_Available data_
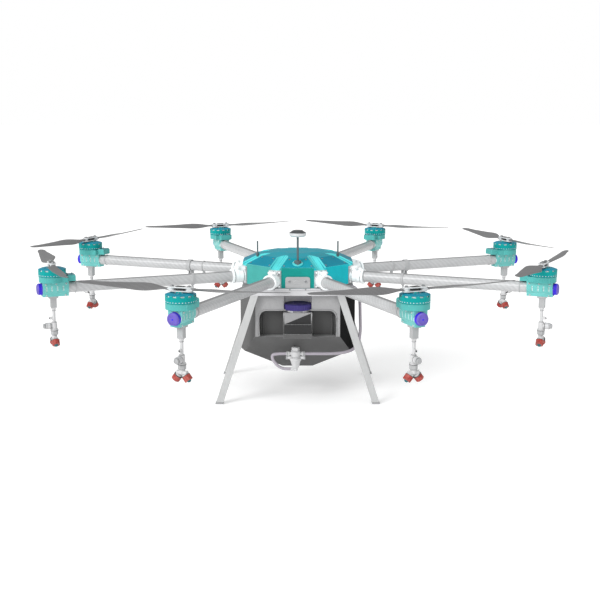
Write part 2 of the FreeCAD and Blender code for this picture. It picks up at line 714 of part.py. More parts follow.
def make_tank():
    wall = val("tank_wall")
    depth = val("recess_depth")
    front = -val("tank_half_y")
    arch_half, arch_top, arch_round = 125.0, 302.0, 24.0
    outer = tank_form("tank_outer", 0.0)
    inner = tank_form("tank_inner", wall)

    def arch(name, grow, back):
        half = arch_half + grow
        top = arch_top + grow
        y_low = front - 40
        lower = box(f"{name}_lower", (-half, y_low, f"[ledge_z] - {grow}"), (half, back, top - arch_round))
        upper = box(
            f"{name}_upper", (arch_round - half, y_low, f"[ledge_z] - {grow}"), (half - arch_round, back, top)
        )
        rounds = []
        for side in (-1, 1):
            rounds.append(
                rod_y(f"{name}_round_{side + 2}", arch_round, y_low, back,
                      side * (half - arch_round), top - arch_round)
            )
        return fuse(name, lower, upper, *rounds)

    recess = arch("tank_recess", 0.0, front + depth)
    recess_skin = arch("tank_recess_skin", wall, front + depth + wall)
    filler = "[filler_y]"
    clear = 3.0
    niche_low = f"[cap_low_z] - {clear}"
    niche = cylinder("cap_niche", f"[cap_radius] + {clear}", 80, (0, filler, niche_low))
    niche_skin = cylinder(
        "cap_niche_skin", f"[cap_radius] + {clear + wall}", 90, (0, filler, f"{niche_low} - {wall}")
    )
    hollow = cut("tank_hollow", inner, recess_skin, niche_skin)
    shell = cut("tank_shell", outer, recess, niche)
    neck_low = 259.0
    neck = cylinder("filler_neck", "[filler_neck_radius]", f"[filler_neck_top] - {neck_low}", (0, filler, neck_low))
    column = box("filler_column", (-43, front - 27, "[ledge_z]"), (43, front + depth, neck_low))
    foot = box("filler_foot", (-46, front - 30, "[ledge_z]"), (46, front + depth, 228))
    rails = []
    for side in (-1, 1):
        near, far = sorted((side * 42.5, side * 47.0))
        rails.append(box(f"filler_rail_{side + 2}", (near, front - 20, "[ledge_z]"), (far, front + depth, 295)))
    panel = box("filler_panel", (-43, front - 19, neck_low), (43, front + depth, 296))
    ribs = []
    for side in (-1, 1):
        for offset in (112.0, 120.0):
            x = side * offset
            ribs.append(
                box(f"tank_rib_{side + 2}_{int(offset)}",
                    (x - 2, front + depth - 5, "[ledge_z]"), (x + 2, front + depth, 282))
            )
    solid_parts = fuse("tank_blank", shell, neck, column, foot, panel, *rails, *ribs)
    bore = cylinder("filler_bore", "[filler_bore_radius]", 200, (0, filler, "[ledge_z] + 14"))
    throat = box("filler_throat", (-28, "[filler_y]", "[ledge_z] + 14"), (28, front + depth + 8, 286))
    sump = cylinder("sump_outlet", 10, 40, (0, 0, "[tank_base_z] - 10"))
    side_outlet = rod_y("side_outlet", 6, -140, -50, "[strainer_x]", 136)
    body = cut("tank_body", solid_parts, hollow, bore, throat, sump, side_outlet)
    subpart(body, "tank")


def make_tank_cap():
    """Ribbed filler cap: a skirt over the neck, closed by its top."""
    body = doc.addObject("PartDesign::Body", "cap_body")
    outline = sketch_on(body, "cap_outline")
    circle_in(outline, "[cap_radius] - 1")
    pad = body.newObject("PartDesign::Pad", "cap_pad")
    pad.Profile = outline
    bind(pad, Length="[cap_high]")
    doc.recompute()
    inside = sketch_on(body, "cap_inside")
    circle_in(inside, "[filler_neck_radius] + 0.5")
    pocket = body.newObject("PartDesign::Pocket", "cap_pocket")
    pocket.Profile = inside
    bind(pocket, Length="[filler_neck_top] - [cap_low_z] + 0.5")
    pocket.Reversed = True
    doc.recompute()
    full = math.pi * (val("cap_radius") - 1) ** 2 * val("cap_high")
    assert pocket.Shape.Volume < 0.8 * full
    rib_sketch = sketch_on(body, "cap_rib_outline")
    circle_in(rib_sketch, 1.4, (val("cap_radius") - 1.4, 0.0))
    rib = body.newObject("PartDesign::Pad", "cap_rib")
    rib.Profile = rib_sketch
    bind(rib, Length="[cap_high] - 2")
    doc.recompute()
    ribs = body.newObject("PartDesign::PolarPattern", "cap_ribs")
    ribs.Originals = [rib]
    z_axis = [f for f in body.Origin.OriginFeatures if f.Role == "Z_Axis"][0]
    ribs.Axis = (z_axis, [""])
    ribs.Angle = 360
    ribs.Occurrences = 36
    body.Tip = ribs
    doc.recompute()
    at = Placement(Vector(0, val("filler_y"), val("cap_low_z")), Rotation())
    subpart(group("tank_cap_group", body, at=at), "tank_cap")


# ---------------------------------------------------------------- plumbing


def hose_path(points):
    """Straight runs joined by tangent arcs, each as large as its two runs allow."""
    edges = []
    radii = []
    cursor = points[0]
    for before, corner, after in zip(points, points[1:], points[2:]):
        run_in = corner - before
        run_out = after - corner
        shorter = min(run_in.Length, run_out.Length)
        turn = run_in.getAngle(run_out)
        radius = 0.45 * shorter / math.tan(turn / 2)
        tangent = 0.45 * shorter
        start = corner - Vector(run_in).normalize() * tangent
        finish = corner + Vector(run_out).normalize() * tangent
        inward = (start + finish) * 0.5 - corner
        to_centre = radius / math.cos(turn / 2)
        centre = corner + Vector(inward).normalize() * to_centre
        middle = centre - Vector(inward).normalize() * radius
        edges.append(Part.LineSegment(cursor, start).toShape())
        edges.append(Part.Arc(start, middle, finish).toShape())
        cursor = finish
        radii.append(round(radius, 1))
    edges.append(Part.LineSegment(cursor, points[-1]).toShape())
    print("hose radii", radii)
    return Part.Wire(edges)


def hose(points):
    """A solid hose along its path, checked against its section times its length."""
    path = hose_path(points)
    radius = val("hose_radius")
    along = points[1] - points[0]
    section = Part.Wire([Part.Circle(points[0], along, radius).toShape()])
    solid = path.makePipeShell([section], True, False)
    expected = math.pi * radius**2 * path.Length
    assert abs(solid.Volume / expected - 1) < 0.02, (solid.Volume, expected)
    return solid


def make_hoses():
    x, y = val("strainer_x"), val("strainer_y")
    wing, barb = 31.0, 16.0
    tray_side = val("tray_half_x")
    high, low = val("wing_high_z"), val("barb_z")
    supply = [
        Vector(x + wing, y, high), Vector(70, y, high), Vector(112, y + 4, high - 1),
        Vector(150, -140, high + 1), Vector(184, -124, 162), Vector(202, -104, 184),
        Vector(208, -86, 220), Vector(207, -76, 264), Vector(206, -72, 308),
        Vector(203, -70, 342), Vector(186, -70, 364), Vector(tray_side, -70, 364),
    ]
    bypass = [
        Vector(x - wing, y, high), Vector(x - 52, y, high), Vector(x - 77, y, high - 3),
        Vector(x - 75, y, high - 20), Vector(x - 58, y, low + 9), Vector(x - 40, y, low),
        Vector(x - barb, y, low),
    ]
    hoses = doc.addObject("Part::Feature", "hose_pair")
    hoses.Shape = Part.makeCompound([hose(supply), hose(bypass)])
    hoses.Placement = Placement()
    subpart(hoses, "tank_hoses")


def make_strainer():
    """Outlet strainer: a hexagon cap, two pairs of hose wings and a tapered bowl."""
    x, y = "[strainer_x]", "[strainer_y]"
    hexagon = prism("strainer_hexagon", 6, 13.0, 12, (x, y, 163))
    head = cylinder("strainer_head", 15, 36, (x, y, 128))
    collar = cylinder("strainer_collar", 18, 8, (x, y, 132))
    bowl = cone("strainer_bowl", 10.0, 17.0, 24, (x, y, 108))
    nub = cylinder("strainer_nub", 6.5, 12, (x, y, "[barb_z] - 6"))
    tail = rod_x("strainer_tail", 5.5, f"{x} - 16", x, y, "[barb_z]")
    members = [hexagon, head, collar, bowl, nub, tail]
    for side in (-1, 1):
        span = sorted((side * 10.0, side * 31.0))
        for label, z in (("high", "[wing_high_z]"), ("low", "[wing_high_z] - 13")):
            members.append(
                rod_x(f"strainer_{label}_{side + 2}", 5.5, f"{x} + {span[0]}", f"{x} + {span[1]}", y, z)
            )
        nut = sorted((side * 20.0, side * 24.0))
        members.append(
            rod_x(
                f"strainer_nut_{side + 2}", 7.5, f"{x} + {nut[0]}", f"{x} + {nut[1]}", y,
                "[wing_high_z]",
            )
        )
    stub = rod_y("strainer_stub", 5.9, y, -82, x, 136)
    body = fuse("strainer_blank", *members, stub)
    clear = tank_form("strainer_clear", 0.0)
    plug = rod_y("strainer_plug", 5.9, -130, -82, x, 136)
    outside = cut("strainer_outside", body, clear)
    seated = fuse("strainer_body", outside, plug)
    drain_stem = cylinder("drain_stem", 9.9, "[tank_wall] + 2", (0, 0, "[tank_base_z]"))
    drain_head = prism("drain_head", 6, 15, 7, (0, 0, "[tank_base_z] - 7"))
    drain = fuse("drain_plug", drain_stem, drain_head)
    subpart(group("strainer_group", seated, drain), "outlet_strainer")


# ---------------------------------------------------------------- landing gear


def splayed_prism(name, top, foot, half_x, half_y):
    """A leg-shaped prism with level ends between two points."""
    face = doc.addObject("Part::Plane", name + "_end")
    bind(face, Length=2 * half_x, Width=2 * half_y)
    face.Placement = Placement(foot - Vector(half_x, half_y, 0), Rotation())
    leg = doc.addObject("Part::Extrusion", name)
    leg.Base = face
    leg.DirMode = "Custom"
    leg.Dir = Vector(top - foot).normalize()
    leg.LengthFwd = (top - foot).Length
    leg.Solid = True
    return leg


def leg_line(side_x, side_y, z):
    """The point on a leg's middle line at a height."""
    top_z = val("tray_low_z")
    top = Vector(side_x * val("leg_top_x"), side_y * val("leg_top_y"), top_z)
    foot = Vector(side_x * val("foot_x"), side_y * val("foot_y"), 0)
    return foot + (top - foot) * (z / top_z)


def make_landing_gear():
    half_x, half_y = val("leg_width") / 2, val("leg_depth") / 2
    wall = 2.0
    legs, feet = [], []
    for side_x in (-1, 1):
        for side_y in (-1, 1):
            tag = f"{'right' if side_x > 0 else 'left'}_{'rear' if side_y > 0 else 'front'}"
            top = leg_line(side_x, side_y, val("tray_low_z"))
            start = leg_line(side_x, side_y, val("foot_high"))
            outer = splayed_prism(f"leg_{tag}", top, start, half_x, half_y)
            inner = splayed_prism(f"leg_hollow_{tag}", top, start, half_x - wall, half_y - wall)
            legs.append(cut(f"leg_tube_{tag}", outer, inner))
            sole = leg_line(side_x, side_y, 0)
            pad = splayed_prism(f"foot_pad_{tag}", start, sole, half_x + 1, half_y + 1)
            plug_top = leg_line(side_x, side_y, 30)
            plug = splayed_prism(f"foot_plug_{tag}", plug_top, sole, half_x - wall, half_y - wall)
            feet.append(fuse(f"foot_{tag}", pad, plug))
    subpart(group("legs_group", *legs), "landing_legs")
    subpart(group("feet_group", *feet), "leg_feet")


# ---------------------------------------------------------------- build and export

make_hub_cover()
make_mounting_tray()
make_front_plate()
make_flight_electronics()
make_antennas()
make_root_brackets()
make_tank()
make_tank_cap()
make_hoses()
make_strainer()
make_landing_gear()
make_arms()
doc.recompute()

for obj in doc.Objects:
    if any(word in ("Invalid", "Error") for word in obj.State):
        raise RuntimeError(f"{obj.Name} failed: {obj.State}")

os.makedirs("parts", exist_ok=True)
for obj in subparts:
    shape = obj.Shape
    if shape.isNull() or not shape.isValid():
        raise RuntimeError(f"{obj.Label} has no valid shape")
    print(f"{obj.Label:20s} solids {len(shape.Solids):3d}  volume {shape.Volume / 1000:9.1f} cm3")
for obj in subparts:
    obj.Shape.exportStep(f"parts/{obj.Label}.step")
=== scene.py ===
"""Looks of the spray drone: finishes, small fittings, floor, lights and camera."""
import json
import math

import bmesh
import bpy
from mathutils import Matrix, Vector


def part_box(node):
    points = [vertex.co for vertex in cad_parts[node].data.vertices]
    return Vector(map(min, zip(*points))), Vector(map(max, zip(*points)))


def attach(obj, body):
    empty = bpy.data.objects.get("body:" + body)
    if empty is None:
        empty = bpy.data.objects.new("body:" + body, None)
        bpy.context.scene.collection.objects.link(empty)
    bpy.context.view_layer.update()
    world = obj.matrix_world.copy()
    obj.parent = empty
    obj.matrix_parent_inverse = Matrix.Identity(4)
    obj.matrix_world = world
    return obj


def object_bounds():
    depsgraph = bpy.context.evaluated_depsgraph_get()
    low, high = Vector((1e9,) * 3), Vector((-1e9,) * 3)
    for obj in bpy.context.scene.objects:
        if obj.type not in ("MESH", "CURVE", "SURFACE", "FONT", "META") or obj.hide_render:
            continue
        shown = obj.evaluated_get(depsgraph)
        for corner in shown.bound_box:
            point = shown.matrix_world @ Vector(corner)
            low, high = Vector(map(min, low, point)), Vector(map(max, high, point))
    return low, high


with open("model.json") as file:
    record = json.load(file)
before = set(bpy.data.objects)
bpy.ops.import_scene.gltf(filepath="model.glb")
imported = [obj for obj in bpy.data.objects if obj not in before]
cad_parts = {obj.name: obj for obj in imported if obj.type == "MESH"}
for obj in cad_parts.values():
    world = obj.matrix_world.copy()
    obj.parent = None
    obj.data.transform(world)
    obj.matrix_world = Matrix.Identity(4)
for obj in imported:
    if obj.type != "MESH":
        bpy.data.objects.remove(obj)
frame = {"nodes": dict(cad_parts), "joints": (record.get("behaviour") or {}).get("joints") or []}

CAD_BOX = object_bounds()
NODES = frame["nodes"]
JOINTS = {joint["name"]: joint for joint in frame["joints"]}
ARMS = range(1, 9)
SIDES = (-1, 1)
MM = 0.001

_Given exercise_
Provide an exact reproduction of only those lines that start at the line containing "build and export" and end at the line containing "bpy.context.view_layer.update()", inclusive.

_Task output_
# ---------------------------------------------------------------- build and export

make_hub_cover()
make_mounting_tray()
make_front_plate()
make_flight_electronics()
make_antennas()
make_root_brackets()
make_tank()
make_tank_cap()
make_hoses()
make_strainer()
make_landing_gear()
make_arms()
doc.recompute()

for obj in doc.Objects:
    if any(word in ("Invalid", "Error") for word in obj.State):
        raise RuntimeError(f"{obj.Name} failed: {obj.State}")

os.makedirs("parts", exist_ok=True)
for obj in subparts:
    shape = obj.Shape
    if shape.isNull() or not shape.isValid():
        raise RuntimeError(f"{obj.Label} has no valid shape")
    print(f"{obj.Label:20s} solids {len(shape.Solids):3d}  volume {shape.Volume / 1000:9.1f} cm3")
for obj in subparts:
    obj.Shape.exportStep(f"parts/{obj.Label}.step")
=== scene.py ===
"""Looks of the spray drone: finishes, small fittings, floor, lights and camera."""
import json
import math

import bmesh
import bpy
from mathutils import Matrix, Vector


def part_box(node):
    points = [vertex.co for vertex in cad_parts[node].data.vertices]
    return Vector(map(min, zip(*points))), Vector(map(max, zip(*points)))


def attach(obj, body):
    empty = bpy.data.objects.get("body:" + body)
    if empty is None:
        empty = bpy.data.objects.new("body:" + body, None)
        bpy.context.scene.collection.objects.link(empty)
    bpy.context.view_layer.update()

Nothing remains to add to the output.